Perhaps the most frustrating aspect of the project is that it appears the six-episode series on HBO is just going to be a retread of the story in the app, going through the same scenes that are presumably now edited together in a more linear format. That means as someone who watched through the app, I have no reason to watch the series. Anyone who watches the series has no reason to use the app. From a marketing perspective, this feels phenomenally dumb. Why not use the app to catalog the backstories of the characters leading up to the crime and the series to tell the story of the crime and how it’s solved? Why not release new content to the app as the show goes on, giving viewers notifications for “discoveries” that they could view real time or choose to review after the episode? There are a lot of ways a project like this could make excellent use of tying a show to mobile technology, and Mosaic seems to explore none of it. This is not breaking new ground in storytelling. It’s maybe breaking new ground in editing.

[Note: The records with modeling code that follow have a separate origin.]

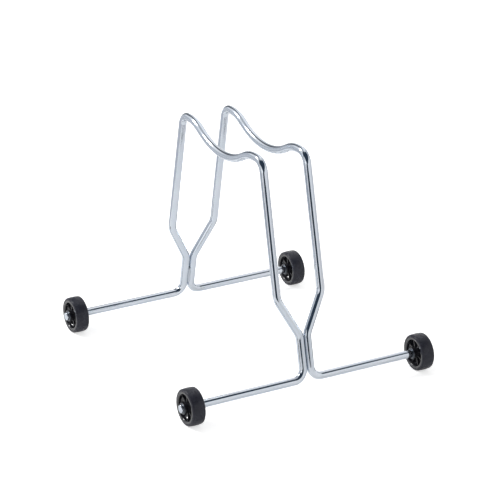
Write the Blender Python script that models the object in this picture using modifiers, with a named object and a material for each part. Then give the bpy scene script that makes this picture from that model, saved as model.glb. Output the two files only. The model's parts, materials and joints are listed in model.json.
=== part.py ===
"""Rolling parking stand for a bicycle.

Two mirrored lengths of plated round rod are bent into hoops and welded together at the foot of
each Y-shaped end. The four ends of the rods run out sideways as axles, and a moulded wheel with a
tyre turns on each of them between two push-on washers. The bicycle's wheel drops between the
hoops and stands in the V of the two Ys.

Units are metres. X runs along the axles, Y runs from the near Y frame to the far one, Z is up and
the floor is at zero.
"""

import math

import bmesh
import bpy
from mathutils import Vector

# Rod stock and the gap that touching pieces keep
ROD_DIAMETER = 0.012
ROD_END_EDGE = 0.0005
TOUCH_GAP = 0.0003

# Foot print of the stand: wheel centre to mid-plane, and axle to mid-plane
WHEEL_CENTRE_X = 0.190
AXLE_Y = 0.1875

# Heights above the axle's centre line
SPLAY_RISE = 0.0635
KNEE_RISE = 0.120
PEAK_RISE = 0.316

# Top rail: level run over each peak, and how far below it the two slopes would meet
PEAK_RUN = 0.037
SLOPE_DROP = 0.0418

# Clear width between the two hoops, where the tyre goes in
GAP_AT_KNEE = 0.0605
GAP_AT_TOP = 0.0590

# Lean of the legs towards the middle
LEG_LEAN = math.radians(12.2)

# Bend radii to the rod's centre line
AXLE_BEND = 0.0165
SPLAY_BEND = 0.024
KNEE_BEND = 0.030
SHOULDER_BEND = 0.019
HUMP_BEND = 0.069
DIP_BEND = 0.133

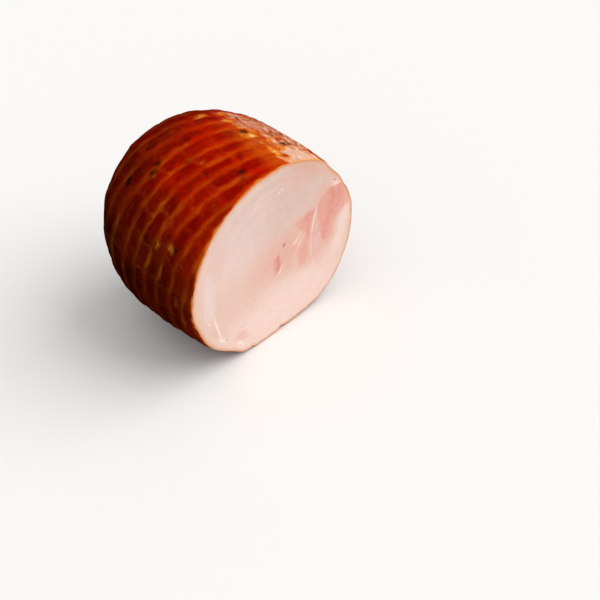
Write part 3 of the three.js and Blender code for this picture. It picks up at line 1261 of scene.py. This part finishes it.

The story may be more satisfying in a six-episode series, as some of these complaints won’t apply. The same scenes won’t play out multiple times and bonus scenes in the app will simply be cut to in the show in a way that feels less disruptive. I am most curious to see if the mystery feels more compelling on screen. On the app, I ended up feeling less interested in the twists and turns of the unraveling and more frustrated that yet MORE possibilities were coming up just when it felt like I was getting to the end. The series also seems to suffer from the problem of dumping the most interesting characters early on, while letting less interesting characters carry the investigation forward. For those of you who haven’t used the app, I’ll be curious to see if you have the same complaints watching the show.